• TASK DETAILS: Write out again, unaltered, the lines from the start through the line containing "None] * hose_axis)".
^^^^
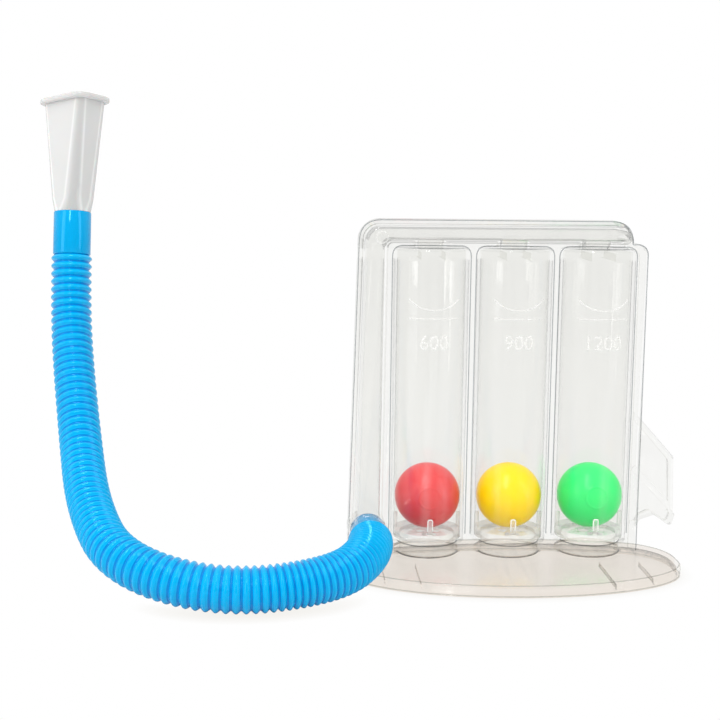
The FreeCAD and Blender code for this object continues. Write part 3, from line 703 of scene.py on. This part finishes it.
# The plain ends: the lower one lies level in the port, and the upper one is the cuff.
LOWER_END_RADIUS, LOWER_END_BORE, LOWER_END_LENGTH = 6.85 * MM, 5.6 * MM, 15.0 * MM
CUFF_RADIUS, CUFF_LENGTH = 7.75 * MM, 18.0 * MM
END_ROUND = 0.4 * MM
END_AROUND = 96
SHARP_END = math.radians(50)
PORT_MOUTH, HOSE_TOP = np.array(HOSE_ROUTE[0]), np.array(HOSE_ROUTE[-1])
LONG_SIDE = (-0.727, 0.687, 0.0)
hose_axis = HOSE_TOP - np.array(HOSE_ROUTE[-2])
hose_axis /= np.linalg.norm(hose_axis)
long_side = np.array(LONG_SIDE)
long_side -= long_side.dot(hose_axis) * hose_axis
long_side /= np.linalg.norm(long_side)
short_side = np.cross(hose_axis, long_side)


def on_hose_top(across, up):
    """Places given across and up from the hose's upper end, in the object's own frame."""
    return (HOSE_TOP + across[..., :1] * long_side + across[..., 1:2] * short_side
            + up[..., None] * hose_axis)


def plain_end(outer, bore, length):
    """Across and up places of a plain hose end: a profile of radius and height with rounded edges,
    carried round."""
    cut, slight = END_ROUND, 0.3 * END_ROUND
    profile = np.array([(bore, 0), (outer - cut, 0), (outer - slight, slight), (outer, cut),
                        (outer, length / 2), (outer, length - cut),
                        (outer - slight, length - slight), (outer - cut, length), (bore, length)])
    turn = np.linspace(0, 2 * np.pi, END_AROUND, endpoint=False)[None, :]
    radius, up = profile.T[:, :, None]
    return np.stack([radius * np.cos(turn), radius * np.sin(turn)], axis=2), up + 0 * turn


plain_blue, tree, body = glossy_polyethylene("plain_blue_polyethylene", PLAIN_BLUE)
across, up = plain_end(LOWER_END_RADIUS, LOWER_END_BORE, LOWER_END_LENGTH)
level = np.stack([across[..., 0], up, -across[..., 1]], axis=2)
lower_end = skin("lower_end", PORT_MOUTH + level, closed=True)
across, up = plain_end(CUFF_RADIUS, HOSE_BORE_RADIUS, CUFF_LENGTH)
cuff = skin("cuff", on_hose_top(across, up), closed=True)
for piece, node_name in ((lower_end, "hose_end_lower"), (cuff, "hose_end_upper")):
    piece.data.set_sharp_from_angle(angle=SHARP_END)
    finish_blue(piece, plain_blue, node_name)


# Mouthpiece: milky polypropylene, moulded in one piece. It widens from a round foot to an oblong
# mouth with a lip for the teeth, and its spigot seats in the cuff. Its sizes are in millimetres:
# length, width and corner radius of three sections, then heights and walls.
MOUTH_FOOT, MOUTH_SHOULDER, MOUTH_TOP = (15.0, 15.0, 7.48), (16.2, 14.4, 5.5), (25.4, 14.8, 3.6)
FOOT_EDGE_H, MOUTH_SHOULDER_H, MOUTH_H = 0.4, 5.0, 46.0
MOUTH_LIP, MOUTH_LIP_H = 2.1, 2.2
LIP_PROFILE = ((0.15, 0.0), (0.7, 0.0), (0.93, 0.12), (1, 0.35), (1, 0.65), (0.93, 0.88),
               (0.7, 1.0))
MOUTH_WALL, SMALLEST_CORNER = 1.4, 0.6
SPIGOT_RADIUS, SPIGOT_LENGTH, SPIGOT_FLAT = 6.3, 12.0, 0.01
MOUTH_AROUND = 96
CORNER = np.arange(MOUTH_AROUND) // (MOUTH_AROUND // 4)
CORNER_SHARE = np.arange(MOUTH_AROUND) % (MOUTH_AROUND // 4) / (MOUTH_AROUND // 4 - 1)
SHARP_LIP = math.radians(40)


def oblong(length, width, radius, up):
    """Rounded rectangle across the hose's axis, its points gathered in the four corners."""
    angle = (CORNER_SHARE + CORNER) * np.pi / 2
    middle = (CORNER + 0.5) * np.pi / 2
    x = np.sign(np.cos(middle)) * (length / 2 - radius) + radius * np.cos(angle)
    y = np.sign(np.sin(middle)) * (width / 2 - radius) + radius * np.sin(angle)
    return np.stack([x, y, np.full(MOUTH_AROUND, up)], axis=1)


def pipe_ring(radius, up):
    """Nearly round section of the spigot."""
    return oblong(2 * radius, 2 * radius, radius - SPIGOT_FLAT, up)


def mouth_ring(share, inset, up):
    """Section of the tapering body, from the shoulder at share 0 to the mouth at share 1."""
    low, high = np.array(MOUTH_SHOULDER), np.array(MOUTH_TOP)
    length, width, radius = low + share * (high - low) - np.array((2, 2, 1)) * inset
    return oblong(length, width, max(radius, SMALLEST_CORNER), up)


taper, inner_taper = MOUTH_H - MOUTH_SHOULDER_H, MOUTH_H + MOUTH_LIP_H - MOUTH_SHOULDER_H
outside = [oblong(*MOUTH_FOOT, 0.0), oblong(*MOUTH_FOOT, FOOT_EDGE_H)]
outside += [mouth_ring(s, 0, MOUTH_SHOULDER_H + s * taper) for s in np.linspace(0, 1, 48)]
lip = [mouth_ring(1, -MOUTH_LIP * out, MOUTH_H + MOUTH_LIP_H * up) for out, up in LIP_PROFILE]
inside = [mouth_ring(s, MOUTH_WALL, MOUTH_SHOULDER_H + s * inner_taper)
          for s in np.linspace(1, 0, 24)]
spigot = [pipe_ring(SPIGOT_RADIUS - MOUTH_WALL, up) for up in (MOUTH_WALL, 0.0, -SPIGOT_LENGTH)]
spigot += [pipe_ring(SPIGOT_RADIUS, up) for up in (-SPIGOT_LENGTH, 0.0)]
rings = np.array(outside + lip + inside + spigot) * MM

# The moulding gate leaves a small oval dent near the foot of one corner.
DENT_DEPTH, DENT_UP, DENT_HALF_HEIGHT = 0.5 * MM, 7.5 * MM, 2.6 * MM
DENT_CORNER, DENT_PLACE, DENT_HALF_WIDTH = 1, 0.82, 0.09
wall = rings[:len(outside)]
dent = np.exp(-((CORNER_SHARE - DENT_PLACE) / DENT_HALF_WIDTH) ** 2) * (CORNER == DENT_CORNER)
dent = DENT_DEPTH * np.exp(-((wall[..., 2] - DENT_UP) / DENT_HALF_HEIGHT) ** 4) * dent
wall[..., :2] *= (1 - dent / np.linalg.norm(wall[..., :2], axis=2))[..., None]
mouthpiece = skin("mouthpiece_body", on_hose_top(rings[..., :2], rings[..., 2] + CUFF_LENGTH),
                  closed=True)
mouthpiece.data.set_sharp_from_angle(angle=SHARP_LIP)

# Painted light and shade: a lighter painted highlight line along both sides of each corner, and
# painted shade on the corner between them.
PAINTED_HIGHLIGHT_LINES, PAINTED_HIGHLIGHT_WIDTH = (0.1, 0.9), 0.08
PAINTED_CORNER_SHADE, PAINTED_CORNER_SHADE_WIDTH = 0.07, 0.22
lines = sum(np.exp(-((CORNER_SHARE - place) / PAINTED_HIGHLIGHT_WIDTH) ** 2) for place in PAINTED_HIGHLIGHT_LINES)
painted_shade = PAINTED_CORNER_SHADE * np.exp(-((CORNER_SHARE - 0.5) / PAINTED_CORNER_SHADE_WIDTH) ** 2)
elsewhere = np.full(MOUTH_AROUND * (len(rings) - len(outside)), 0.5)
painted_light_and_shade = np.concatenate([np.tile(0.5 + 0.5 * lines - painted_shade, len(outside)), elsewhere])
painted_corner_light = mouthpiece.data.attributes.new("painted_corner_light", "FLOAT", "POINT")
painted_corner_light.data.foreach_set("value", painted_light_and_shade.astype(np.float32))

# Milky polypropylene: half clear where it faces the eye, with the painted highlight lines and the
# painted corner shade in its greys.
# The greys run from painted corner shade through the plain colour to the painted highlight lines.
MOUTH_PAINTED_GREYS = ((0, "#B8B8B7"), (0.5, "#CDCDCC"), (1, "#E4E4E3"))
MOUTH_THROUGH = "#DADBDA"
milky, tree = material("milky_polypropylene")
place = node(tree, "ShaderNodeTexCoord")
cloud = node(tree, "ShaderNodeTexNoise", [("Vector", place.outputs["Object"])], Scale=150.0,
             Detail=3.0)
gloss = node(tree, "ShaderNodeMapRange", [("Value", cloud.outputs[0])], To_Min=0.14, To_Max=0.24)
painted_corners = node(tree, "ShaderNodeAttribute", attribute_name="painted_corner_light")
milk_and_painted_light = node(tree, "ShaderNodeValToRGB", [("Fac", painted_corners.outputs["Fac"])])
set_bands(milk_and_painted_light.color_ramp, MOUTH_PAINTED_GREYS)
body = node(tree, "ShaderNodeBsdfPrincipled",
            [("Base Color", milk_and_painted_light.outputs["Color"]), ("Roughness", gloss.outputs[0])],
            IOR=1.49, Subsurface_Weight=0.1, Subsurface_Scale=4 * MM)
slant = node(tree, "ShaderNodeLayerWeight", Blend=0.5)
clearness = node(tree, "ShaderNodeMapRange", [("Value", slant.outputs["Facing"])], From_Max=0.6,
                 To_Min=0.35, To_Max=0.06)
through = node(tree, "ShaderNodeBsdfTransparent", Color=linear(MOUTH_THROUGH))
seen = node(tree, "ShaderNodeMixShader", [(0, clearness.outputs[0]), (1, body.outputs[0]),
                                          (2, through.outputs[0])])
node(tree, "ShaderNodeOutputMaterial", [("Surface", seen.outputs[0])])
mouthpiece.data.materials.append(milky)
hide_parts("mouthpiece")
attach(mouthpiece, "housing")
^^^^
• EXERCISE ANSWER:
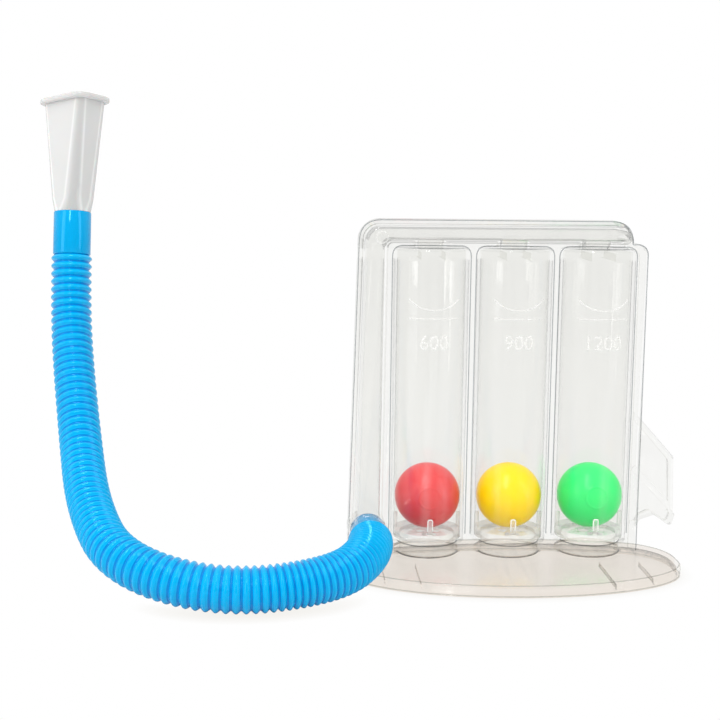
The FreeCAD and Blender code for this object continues. Write part 3, from line 703 of scene.py on. This part finishes it.
# The plain ends: the lower one lies level in the port, and the upper one is the cuff.
LOWER_END_RADIUS, LOWER_END_BORE, LOWER_END_LENGTH = 6.85 * MM, 5.6 * MM, 15.0 * MM
CUFF_RADIUS, CUFF_LENGTH = 7.75 * MM, 18.0 * MM
END_ROUND = 0.4 * MM
END_AROUND = 96
SHARP_END = math.radians(50)
PORT_MOUTH, HOSE_TOP = np.array(HOSE_ROUTE[0]), np.array(HOSE_ROUTE[-1])
LONG_SIDE = (-0.727, 0.687, 0.0)
hose_axis = HOSE_TOP - np.array(HOSE_ROUTE[-2])
hose_axis /= np.linalg.norm(hose_axis)
long_side = np.array(LONG_SIDE)
long_side -= long_side.dot(hose_axis) * hose_axis
long_side /= np.linalg.norm(long_side)
short_side = np.cross(hose_axis, long_side)


def on_hose_top(across, up):
    """Places given across and up from the hose's upper end, in the object's own frame."""
    return (HOSE_TOP + across[..., :1] * long_side + across[..., 1:2] * short_side
            + up[..., None] * hose_axis)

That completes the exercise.